Writers don't get a lot of encouragement outside their overactive imaginations. As a rule, they face widespread disinterest, active rejection, and harsh judgment. A writer develops self-esteem and focus. Or she quits.
And yes, I do understand that this makes a rather tidy excuse for my own vanity, bullheadedness, and those possibly delusional levels of self-confidence I so often enjoy.
Still, writers persist.
They keep hoping for readers. They aspire to give readers something, to pass along a message. They maybe dream about making a little money. They -- and by this I mean me –– want to prove that the identity they've cherished on the sly (a writer! an actual writer! a not-so-awful writer after all!) is true in the wider context.
I recently parted company with my agent. It was (taking a big breath) a difficult and painful choice on my part: having gained the attention of a reputable and successful agent at a big-name agency in New York, it felt like running the wrong way with the ball to let her go.
But I did.
And now, I'm an aspiring novelist without an agent. Again. Does being again without an agent make me less legitimate in the wider context of readers and publishers? Uh, yeah. Duh. Granted, traditional publishing is changing fast, and granted, the innovations have a solid business plan, but still.

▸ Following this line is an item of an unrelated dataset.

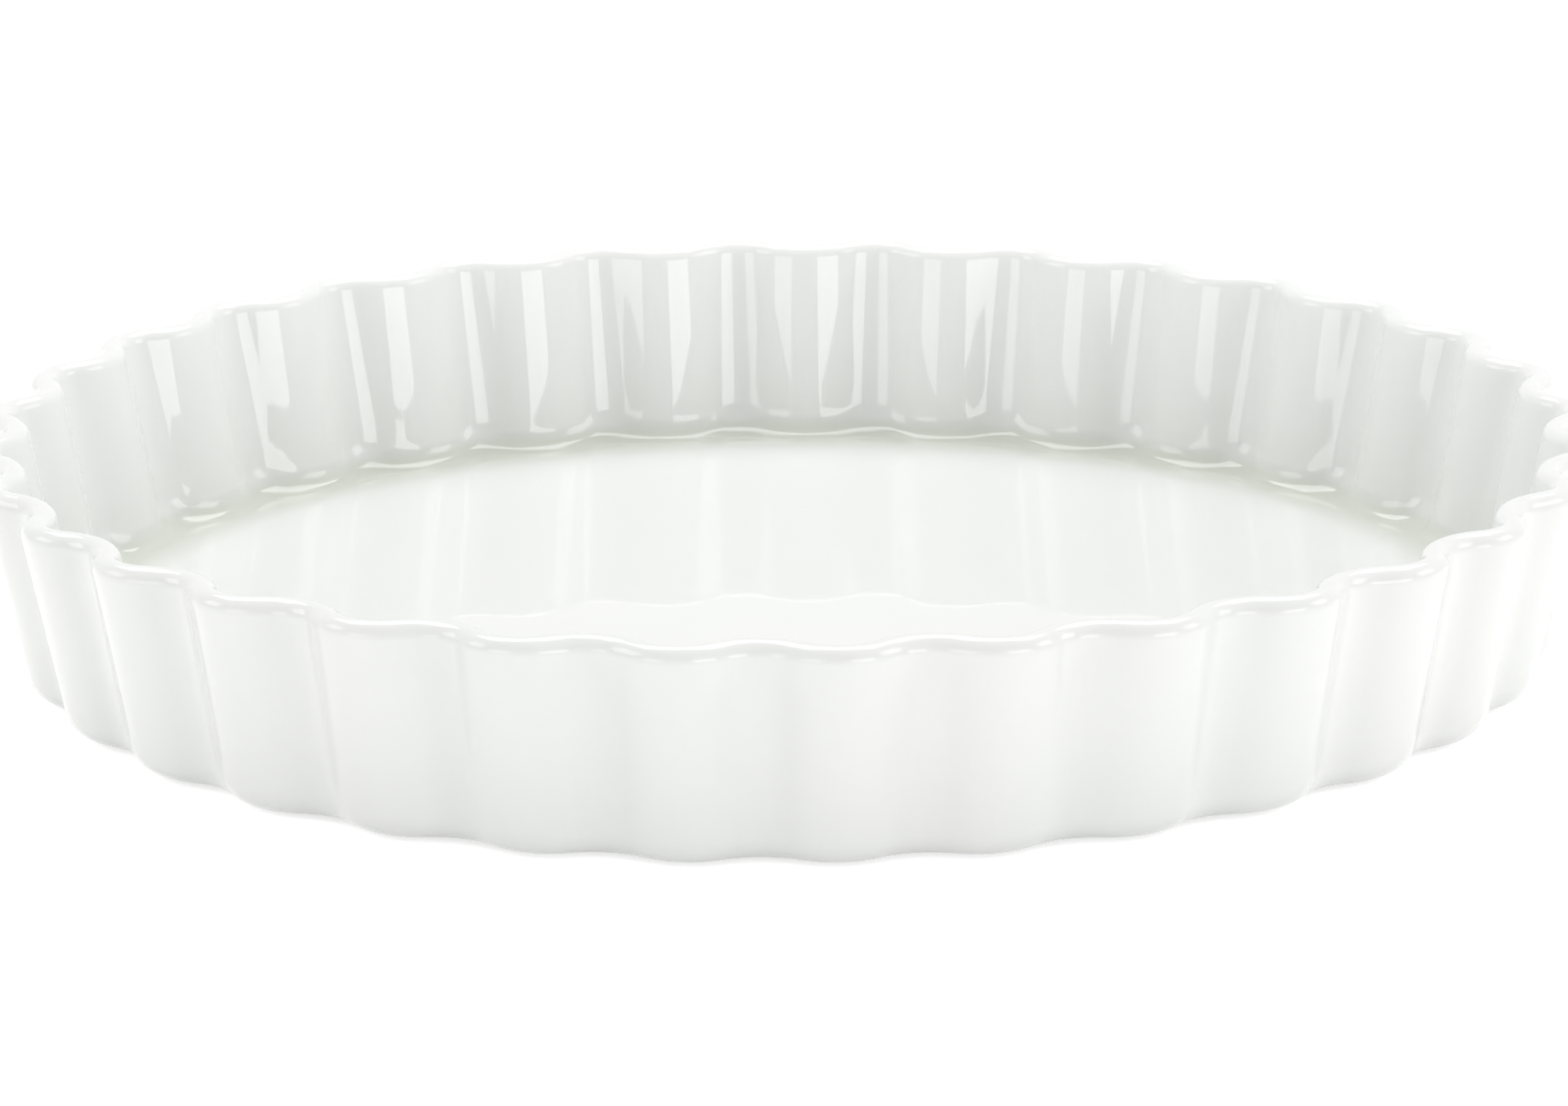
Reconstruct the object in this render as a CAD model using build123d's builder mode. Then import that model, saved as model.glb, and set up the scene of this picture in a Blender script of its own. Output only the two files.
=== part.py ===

Anyway, why blog about this? (Eeyore chimes in with, "Why blog about anything?" He also says, "Thanks for noticing me.")
Because, in my not-so-secret heart-of-hearts, I think it's the point. To try. To fail and yet keep trying. To use my allotted days in an effort to make something cool to share with people.
Why not dream big? After all, it's a limited time engagement* we have on earth. And what better use of our time than to give it a try?
And, frankly, to see if I too can help some poor creature survive a long airplane trip by telling a story that makes him forget that he's stuck in a narrow seat high above ground. (Thank you Kate Atkinson and Stephen King for -- in your different ways -- doing this service to humanity for me recently.)
And for now, I think that means sticking by the traditional route to publication: an agent, a publishing deal, subsidiary rights, etc., etc. Alrighty then, where did I put that Kevlar Cape of Self-Confidence? Ah yes, there it is, next to my tin Magneto helmet and that nice stretchy Lasso of Truth. What-ho and away, Silver!